Repeat the lines that follow, leaving nothing out.

Extracted data entries
:::::

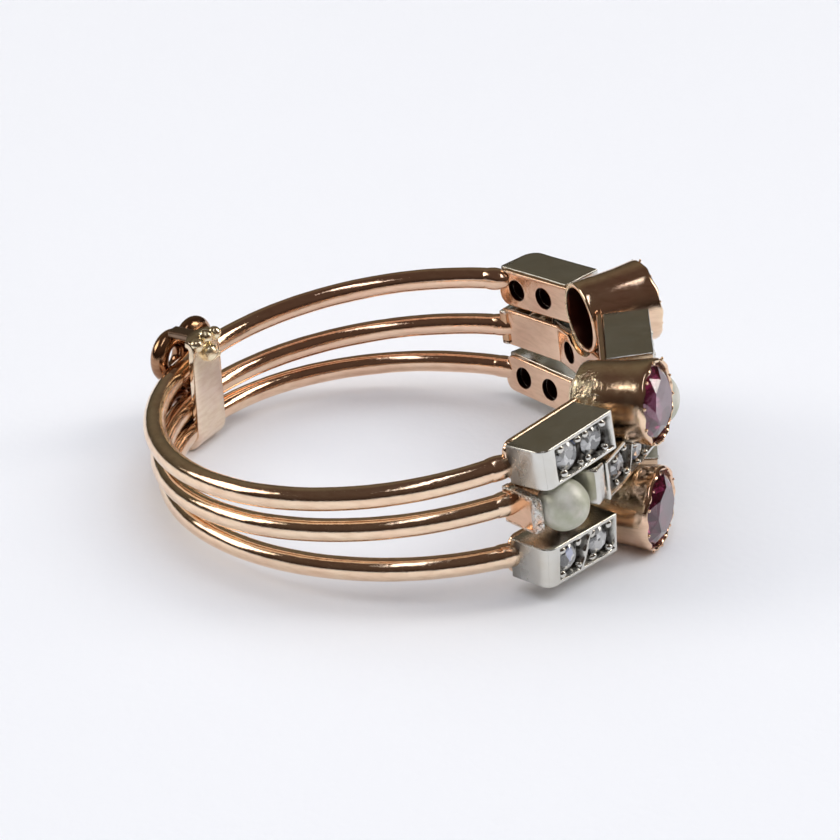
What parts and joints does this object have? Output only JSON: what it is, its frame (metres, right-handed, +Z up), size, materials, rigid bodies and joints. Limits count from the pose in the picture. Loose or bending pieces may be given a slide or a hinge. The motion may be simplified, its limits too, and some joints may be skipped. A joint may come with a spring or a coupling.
{
  "type": "ruby ring",
  "caption": "Wide open three-wire ring with silver diamond-set blocks, collet-set rubies and pearls across the front and a strap keeper at the back.",
  "frame": {"origin": "the centre of the bounding box at the surface that the ring lies on", "axes": "the ring lies on its side: +Z is up along the finger's axis, +X points from the keeper side to the jewelled front, +Y runs along the front"},
  "size_m": [0.0204, 0.019, 0.0075],
  "materials": {
    "gold": "worn polish",
    "silver": "worn polish, greyed in the recesses",
    "ruby": "faceted and polished",
    "diamond": "faceted and polished",
    "pearl": "soft lustre"
  },
  "bodies": {
    "root": {"top_band": "gold", "middle_band": "gold", "bottom_band": "gold", "keeper": "gold", "top_near_block": "silver", "top_front_block": "silver", "top_far_block": "silver", "middle_near_block": "silver", "middle_far_block": "silver", "bottom_near_block": "silver", "bottom_front_block": "silver", "bottom_far_block": "silver", "near_outer_bar": "silver", "near_inner_bar": "silver", "far_inner_bar": "silver", "far_outer_bar": "silver", "top_near_ruby": "ruby", "top_far_ruby": "ruby", "bottom_near_ruby": "ruby", "bottom_far_ruby": "ruby", "near_pearl": "pearl", "front_pearl": "pearl", "far_pearl": "pearl", "top_near_diamond_1": "diamond", "top_near_diamond_2": "diamond", "top_front_diamond_1": "diamond", "top_front_diamond_2": "diamond", "top_far_diamond_1": "diamond", "top_far_diamond_2": "diamond", "middle_near_diamond_1": "diamond", "middle_near_diamond_2": "diamond", "middle_far_diamond_1": "diamond", "middle_far_diamond_2": "diamond", "bottom_near_diamond_1": "diamond", "bottom_near_diamond_2": "diamond", "bottom_front_diamond_1": "diamond", "bottom_front_diamond_2": "diamond", "bottom_far_diamond_1": "diamond", "bottom_far_diamond_2": "diamond"}
  },
  "joints": []
}
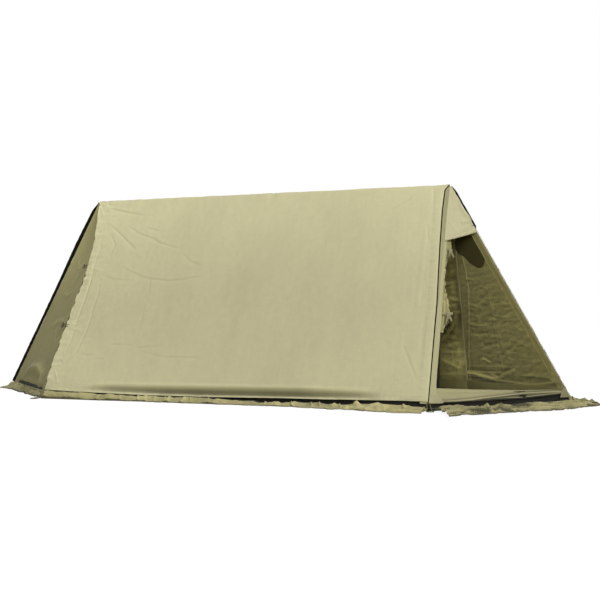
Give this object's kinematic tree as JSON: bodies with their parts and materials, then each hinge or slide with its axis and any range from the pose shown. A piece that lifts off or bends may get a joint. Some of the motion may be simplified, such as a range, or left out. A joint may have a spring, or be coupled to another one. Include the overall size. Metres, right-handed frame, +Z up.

:::::

▸ **FINAL RESULT**
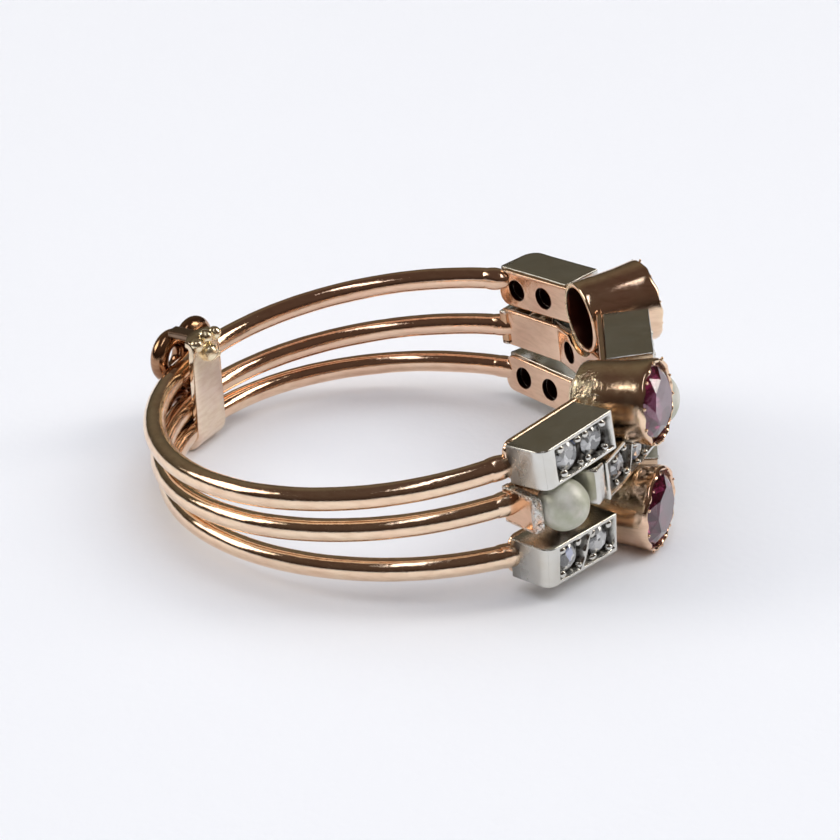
What parts and joints does this object have? Output only JSON: what it is, its frame (metres, right-handed, +Z up), size, materials, rigid bodies and joints. Limits count from the pose in the picture. Loose or bending pieces may be given a slide or a hinge. The motion may be simplified, its limits too, and some joints may be skipped. A joint may come with a spring or a coupling.
{
  "type": "ruby ring",
  "caption": "Wide open three-wire ring with silver diamond-set blocks, collet-set rubies and pearls across the front and a strap keeper at the back.",
  "frame": {"origin": "the centre of the bounding box at the surface that the ring lies on", "axes": "the ring lies on its side: +Z is up along the finger's axis, +X points from the keeper side to the jewelled front, +Y runs along the front"},
  "size_m": [0.0204, 0.019, 0.0075],
  "materials": {
    "gold": "worn polish",
    "silver": "worn polish, greyed in the recesses",
    "ruby": "faceted and polished",
    "diamond": "faceted and polished",
    "pearl": "soft lustre"
  },
  "bodies": {
    "root": {"top_band": "gold", "middle_band": "gold", "bottom_band": "gold", "keeper": "gold", "top_near_block": "silver", "top_front_block": "silver", "top_far_block": "silver", "middle_near_block": "silver", "middle_far_block": "silver", "bottom_near_block": "silver", "bottom_front_block": "silver", "bottom_far_block": "silver", "near_outer_bar": "silver", "near_inner_bar": "silver", "far_inner_bar": "silver", "far_outer_bar": "silver", "top_near_ruby": "ruby", "top_far_ruby": "ruby", "bottom_near_ruby": "ruby", "bottom_far_ruby": "ruby", "near_pearl": "pearl", "front_pearl": "pearl", "far_pearl": "pearl", "top_near_diamond_1": "diamond", "top_near_diamond_2": "diamond", "top_front_diamond_1": "diamond", "top_front_diamond_2": "diamond", "top_far_diamond_1": "diamond", "top_far_diamond_2": "diamond", "middle_near_diamond_1": "diamond", "middle_near_diamond_2": "diamond", "middle_far_diamond_1": "diamond", "middle_far_diamond_2": "diamond", "bottom_near_diamond_1": "diamond", "bottom_near_diamond_2": "diamond", "bottom_front_diamond_1": "diamond", "bottom_front_diamond_2": "diamond", "bottom_far_diamond_1": "diamond", "bottom_far_diamond_2": "diamond"}
  },
  "joints": []
}
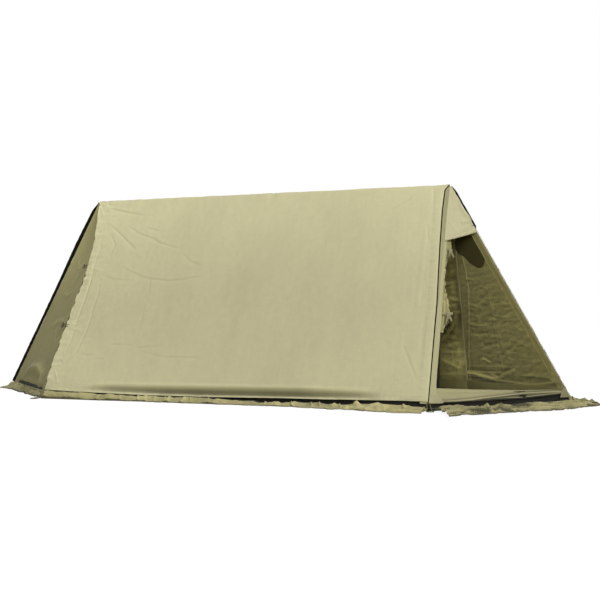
Give this object's kinematic tree as JSON: bodies with their parts and materials, then each hinge or slide with its axis and any range from the pose shown. A piece that lifts off or bends may get a joint. Some of the motion may be simplified, such as a range, or left out. A joint may have a spring, or be coupled to another one. Include the overall size. Metres, right-handed frame, +Z up.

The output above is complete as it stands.